What are the main Content ID match types? The most common practical categories are audio, visual or video, audiovisual, composition-related where supported, and manual or timestamped claims. The exact labels vary by platform and dashboard.
Is a Content ID claim the same as a copyright strike? No. A Content ID claim usually affects monetization, tracking, or availability. A copyright strike generally follows a formal takedown request and can affect the channel’s standing.
Does an audio match prove ownership of the song? No. An audio match shows that the system detected matching audio. You still need to confirm whether the claimant controls the sound recording, composition, territory, and relevant license rights.
Why do two claimants sometimes claim the same video? Multiple claims can happen when different parties control different rights, such as master and publishing, or when duplicate assets, territory splits, distribution conflicts, or reference errors exist.

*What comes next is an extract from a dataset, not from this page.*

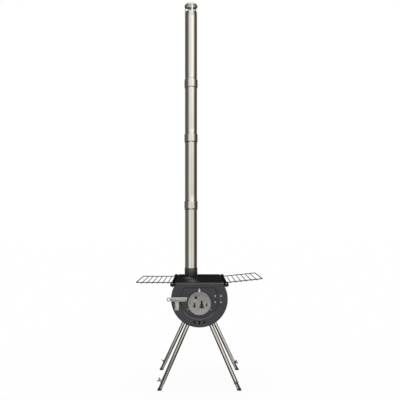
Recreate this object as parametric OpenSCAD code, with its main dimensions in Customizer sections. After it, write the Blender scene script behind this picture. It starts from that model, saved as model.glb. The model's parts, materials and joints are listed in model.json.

What should I check before disputing a claim? Review the claimant, matched timestamps, content used, policy impact, license records, and whether the match is audio, visual, audiovisual, composition-related, or manual. A specific dispute is stronger than a general objection.
The bottom line
To identify Content ID claims and match types accurately, do not stop at the visible copyright notice. Read the claim source, match type, timestamps, asset, ownership, territory, and policy together.
A match tells you that a system found similarity. A claim tells you that a rights policy was applied. A valid enforcement decision requires one more step: confirming that the evidence, rights, and business context all line up.